▶ Dataset
============

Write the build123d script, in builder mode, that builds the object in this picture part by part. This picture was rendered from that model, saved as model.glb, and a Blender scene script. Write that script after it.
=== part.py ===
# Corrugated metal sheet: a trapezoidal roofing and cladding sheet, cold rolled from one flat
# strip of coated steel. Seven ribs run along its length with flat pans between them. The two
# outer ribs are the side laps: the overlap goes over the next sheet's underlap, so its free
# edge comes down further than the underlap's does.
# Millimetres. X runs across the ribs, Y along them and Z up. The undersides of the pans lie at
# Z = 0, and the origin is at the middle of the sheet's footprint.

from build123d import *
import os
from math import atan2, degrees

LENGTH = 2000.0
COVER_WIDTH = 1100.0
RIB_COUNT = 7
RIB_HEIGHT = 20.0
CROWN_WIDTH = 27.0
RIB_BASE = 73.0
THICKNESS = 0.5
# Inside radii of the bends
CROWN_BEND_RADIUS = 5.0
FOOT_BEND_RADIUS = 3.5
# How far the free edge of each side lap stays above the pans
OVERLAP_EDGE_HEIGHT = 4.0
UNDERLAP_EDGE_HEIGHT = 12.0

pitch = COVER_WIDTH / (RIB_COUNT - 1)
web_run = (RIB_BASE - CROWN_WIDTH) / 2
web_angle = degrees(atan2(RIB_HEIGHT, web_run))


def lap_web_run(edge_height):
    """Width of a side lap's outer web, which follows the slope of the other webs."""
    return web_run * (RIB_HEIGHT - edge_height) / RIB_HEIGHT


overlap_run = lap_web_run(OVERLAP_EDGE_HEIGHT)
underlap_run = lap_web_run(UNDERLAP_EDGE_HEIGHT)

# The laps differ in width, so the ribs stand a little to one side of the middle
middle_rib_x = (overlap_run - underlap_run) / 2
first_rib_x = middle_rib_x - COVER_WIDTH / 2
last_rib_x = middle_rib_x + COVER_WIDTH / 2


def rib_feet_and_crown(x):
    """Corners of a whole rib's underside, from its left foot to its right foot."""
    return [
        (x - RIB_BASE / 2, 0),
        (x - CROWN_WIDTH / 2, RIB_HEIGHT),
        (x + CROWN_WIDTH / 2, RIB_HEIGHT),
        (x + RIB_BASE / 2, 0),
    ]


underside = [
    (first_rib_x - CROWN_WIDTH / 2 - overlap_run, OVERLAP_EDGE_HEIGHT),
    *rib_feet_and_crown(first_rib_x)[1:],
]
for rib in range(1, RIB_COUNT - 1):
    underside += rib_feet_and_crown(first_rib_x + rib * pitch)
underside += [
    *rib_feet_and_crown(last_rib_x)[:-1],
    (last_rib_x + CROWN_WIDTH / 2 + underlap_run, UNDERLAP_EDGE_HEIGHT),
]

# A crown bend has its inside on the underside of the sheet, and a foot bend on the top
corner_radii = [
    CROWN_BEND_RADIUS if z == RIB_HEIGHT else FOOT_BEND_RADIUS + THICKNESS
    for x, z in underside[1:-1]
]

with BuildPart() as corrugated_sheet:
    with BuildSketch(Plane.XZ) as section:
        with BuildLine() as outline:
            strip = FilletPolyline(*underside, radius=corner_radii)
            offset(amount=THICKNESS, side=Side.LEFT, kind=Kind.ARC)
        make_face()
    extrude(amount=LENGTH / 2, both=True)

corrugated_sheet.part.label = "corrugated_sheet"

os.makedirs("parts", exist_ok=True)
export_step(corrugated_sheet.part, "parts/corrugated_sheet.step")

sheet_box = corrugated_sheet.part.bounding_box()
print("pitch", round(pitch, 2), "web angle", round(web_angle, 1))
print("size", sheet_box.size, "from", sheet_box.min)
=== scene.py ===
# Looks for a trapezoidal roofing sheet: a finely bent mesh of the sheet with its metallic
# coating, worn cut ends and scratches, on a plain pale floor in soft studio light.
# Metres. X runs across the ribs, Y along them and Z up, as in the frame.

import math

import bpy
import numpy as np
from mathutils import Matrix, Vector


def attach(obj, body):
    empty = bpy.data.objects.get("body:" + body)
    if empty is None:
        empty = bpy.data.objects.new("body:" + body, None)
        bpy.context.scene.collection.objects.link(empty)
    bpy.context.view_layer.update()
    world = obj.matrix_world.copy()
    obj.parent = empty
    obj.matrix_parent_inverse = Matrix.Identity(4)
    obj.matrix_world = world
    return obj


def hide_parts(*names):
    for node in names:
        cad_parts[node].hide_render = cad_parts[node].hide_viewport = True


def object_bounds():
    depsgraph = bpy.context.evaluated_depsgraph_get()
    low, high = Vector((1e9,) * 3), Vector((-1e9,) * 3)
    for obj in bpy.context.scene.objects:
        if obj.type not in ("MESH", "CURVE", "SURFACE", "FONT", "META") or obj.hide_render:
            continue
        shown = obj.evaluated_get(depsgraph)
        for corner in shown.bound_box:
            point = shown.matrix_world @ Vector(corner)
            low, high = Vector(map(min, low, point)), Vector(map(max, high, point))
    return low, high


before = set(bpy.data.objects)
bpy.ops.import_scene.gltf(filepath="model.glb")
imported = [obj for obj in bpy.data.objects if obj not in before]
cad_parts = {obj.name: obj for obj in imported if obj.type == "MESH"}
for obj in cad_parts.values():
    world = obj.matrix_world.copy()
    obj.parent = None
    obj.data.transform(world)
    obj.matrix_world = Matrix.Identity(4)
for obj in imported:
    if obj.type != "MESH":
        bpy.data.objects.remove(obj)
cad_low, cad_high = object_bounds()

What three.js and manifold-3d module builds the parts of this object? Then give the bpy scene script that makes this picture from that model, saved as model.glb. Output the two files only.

============

▶ Given exercise
Above are the records; print exactly the lines from the line with "sheet_box = corrugated_sheet.part.bounding_box()" to the line with "low, high = Vector((1e9,)", including both, and nothing else.

▶ Finished answer
sheet_box = corrugated_sheet.part.bounding_box()
print("pitch", round(pitch, 2), "web angle", round(web_angle, 1))
print("size", sheet_box.size, "from", sheet_box.min)
=== scene.py ===
# Looks for a trapezoidal roofing sheet: a finely bent mesh of the sheet with its metallic
# coating, worn cut ends and scratches, on a plain pale floor in soft studio light.
# Metres. X runs across the ribs, Y along them and Z up, as in the frame.

import math

import bpy
import numpy as np
from mathutils import Matrix, Vector


def attach(obj, body):
    empty = bpy.data.objects.get("body:" + body)
    if empty is None:
        empty = bpy.data.objects.new("body:" + body, None)
        bpy.context.scene.collection.objects.link(empty)
    bpy.context.view_layer.update()
    world = obj.matrix_world.copy()
    obj.parent = empty
    obj.matrix_parent_inverse = Matrix.Identity(4)
    obj.matrix_world = world
    return obj


def hide_parts(*names):
    for node in names:
        cad_parts[node].hide_render = cad_parts[node].hide_viewport = True


def object_bounds():
    depsgraph = bpy.context.evaluated_depsgraph_get()
    low, high = Vector((1e9,) * 3), Vector((-1e9,) * 3)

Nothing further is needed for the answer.